When I told a friend about the idea for this project, she immediately starting inserting it into our conversation, using it as a verb to describe when something is “whole” or resisting being forced apart by culture, habit, custom. I love that the word slipped so easily into her lexicon — helping to articulate this complex process. Wrītan is about exploring what is and what experiences that maybe don’t “fit” the stories we’ve been told. Rather than seeing those experiences as lacking validity, they may just be trail markers for another path we need to take.
While the path we’re on right now often feels exhausting, I’m excited by the idea that maybe the darkness that we’re in is in fact a period of rebirth, and hope that Wrītan can help to be part of that process for myself and others.
– Caitlin Gianniny
* These are my notes from a talk Dr. Tatum gave at an event hosted by Facing History and Ourselves on 1/31/18.

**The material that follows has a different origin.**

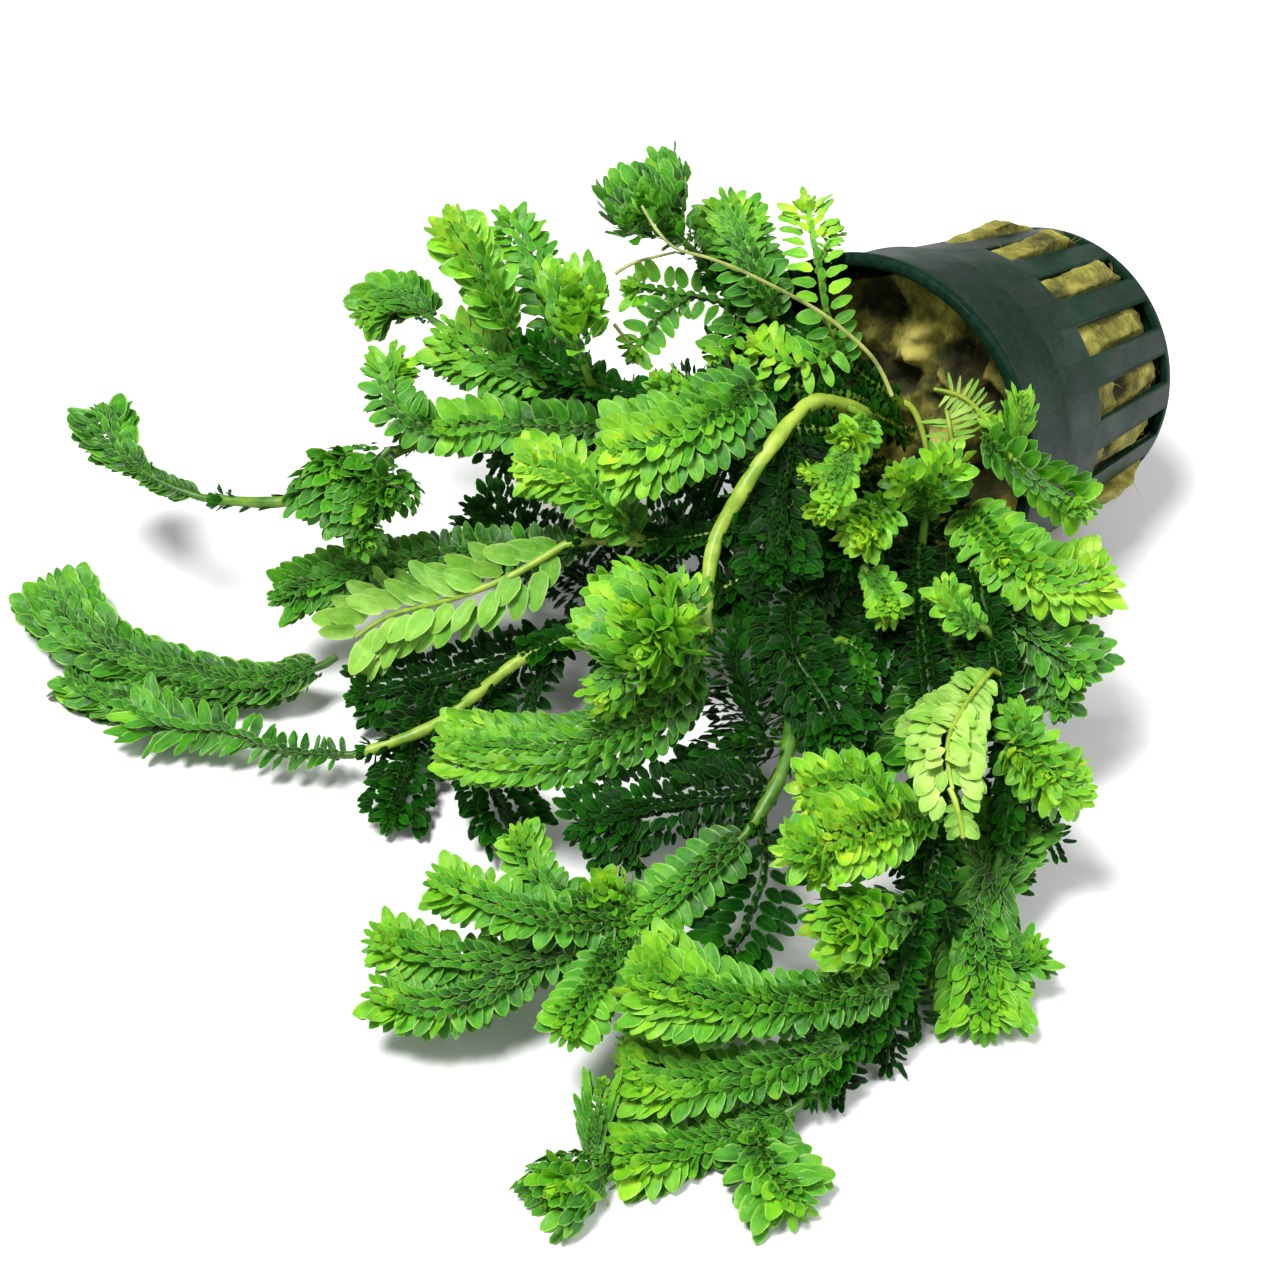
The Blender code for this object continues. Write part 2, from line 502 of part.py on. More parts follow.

** A former professor of mine, Bruno Della Chiesa, who founded the Brain and Learning Project at the OECD, always told us (I’m paraphrasing) “In academia we have this bad habit of dismissing things as anecdotal evidence, but experience is extremely important. Good researchers use those observations and experiences to point towards research questions. They are a basis for research.”
***The psychological phenomenon known as the Dunning-Kruger effect, gained popular recognition in the past year as an explanation of Trump’s behavior.